Finlandia University President Philip Johnson says the option will help give students a degree they can use to enter the workforce while working toward a bachelor’s degree. He says an associate degree is “a valuable credential” in the job market, as evidence of career preparation.
Joining the Finlandia in the program are Gogebic Community College, Michigan Technological University, Northern Michigan University, Lake Superior State University and Bay College.
- Tenn.
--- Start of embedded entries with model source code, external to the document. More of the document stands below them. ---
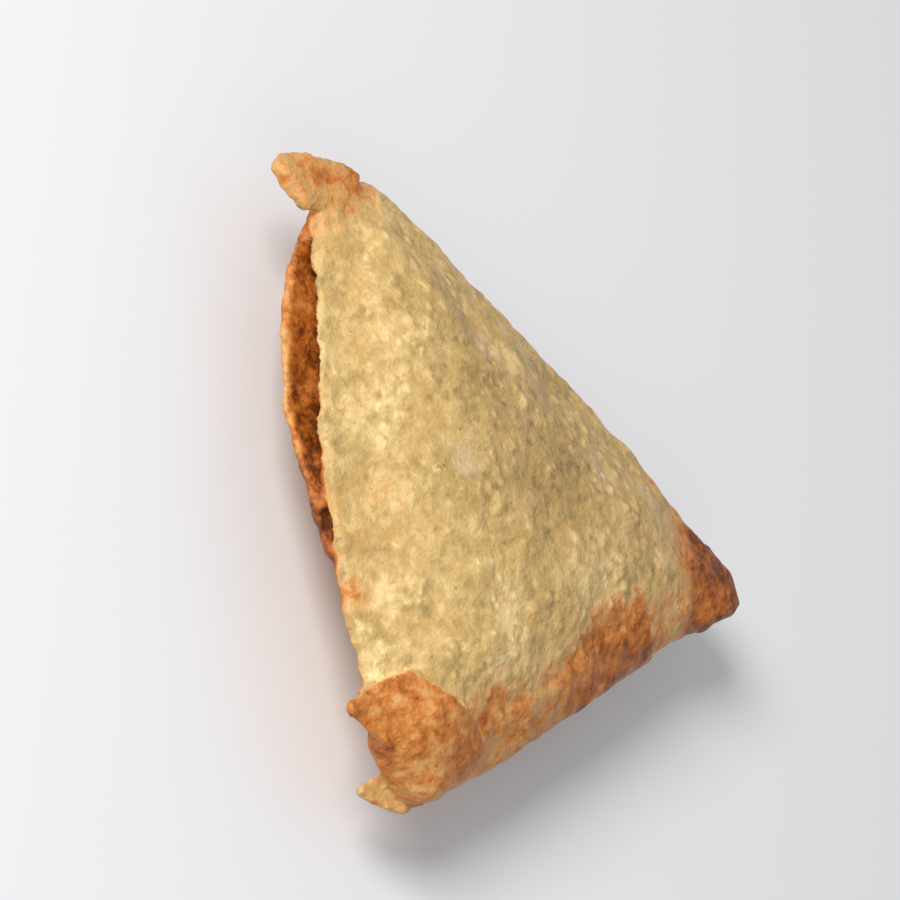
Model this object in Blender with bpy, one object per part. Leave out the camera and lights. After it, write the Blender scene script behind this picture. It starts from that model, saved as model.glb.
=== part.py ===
"""A fried samosa: a strip of thin pastry folded round its filling into a flat three-cornered parcel.

It lies on its back with the broad front sheet up. The base edge runs along X, the tip points to +Y,
and the left edge carries the two open lips that the last fold leaves.
"""

import math

import bmesh
import bpy
import numpy as np
from mathutils import Vector, noise
from mathutils.geometry import delaunay_2d_cdt

# Driving sizes, in metres. The triangle is the one in which the straight edges would meet.
BASE = 0.080
HEIGHT = 0.075
FRONT_CROWN = 0.0062  # rise of the front sheet above its rim
BACK_BULGE = 0.0108  # swell of the filling below the rim
SETTLED = 0.0016  # depth pressed flat where the parcel rests

# The filling sags most under the middle of the parcel.
SAG = 0.0020
SAG_PLACE = (0.0005, 0.0240)
SAG_REACH = 0.0190

# Distance from the base, right and left edges at which the sheets reach the full filling, and how
# quickly they round off towards it.
FRONT_FULL_AT = (0.0175, 0.0175, 0.0175)
FRONT_POWER = 1.75
BACK_FULL_AT = (0.0215, 0.0225, 0.0250)
BACK_POWER = (1.9, 1.9, 1.2)

# The rim along the base, right and left edges: its upper and lower faces, its roundness, its bow.
RIM_TOP = (0.0020, 0.0014, 0.0021)
RIM_UNDER = (-0.0022, -0.0014, 0.0006)
RIM_ROUND = (0.0030, 0.0020, 0.0007)
RIM_BOW = (0.0007, 0.0014, 0.0042)

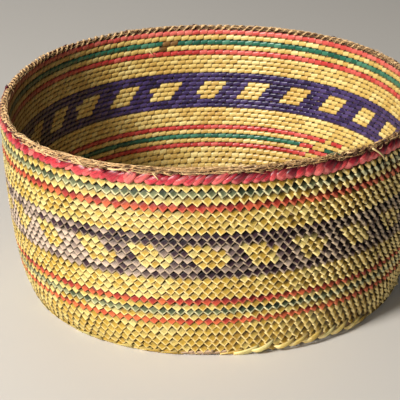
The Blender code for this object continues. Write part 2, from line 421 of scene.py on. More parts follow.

Colleges Sign Transfer Agreement
MEMPHIS, Tenn. (AP) — Officials say a new agreement between Jackson State Community College and the University of Memphis will allow Jackson State students to be admitted into the four-year university while still enrolled at the two-year school.
Officials from both schools say the program will help Jackson State students make an easier transition to the University of Memphis.
The program is open to Jackson State students who have taken fewer than 30 credit hours toward their associate degree.
- Baltimore Grads Heading to 2-Year Colleges
BALTIMORE (AP) — Researchers say the number of Baltimore City high school graduates enrolling in four-year colleges is dropping, as more are heading to two-year schools.
The Baltimore Education Research Consortium at Johns Hopkins University found that the percentage of city public school graduates headed to two-year institutions rose 12 percent over four years to more than 51 percent in 2010.
It also found that less than 6 percent of those who started at a two-year college earned a degree in six years. That compares to more than 34 percent who went to four-year schools.
- Schmitz Eligible For Release in Early 2012
BIRMINGHAM, Ala. (AP) — A federal judge in Birmingham has re-imposed a 30-month sentence on former Alabama state Rep. Sue Schmitz. Schmitz was one of 17 people who were convicted or pleaded guilty during a federal investigation of Alabama’s two-year college system.
Officials tell the Birmingham News that she will be eligible for release early next year.
Her attorney, William Clark, said she could be eligible to be moved to a halfway house this month.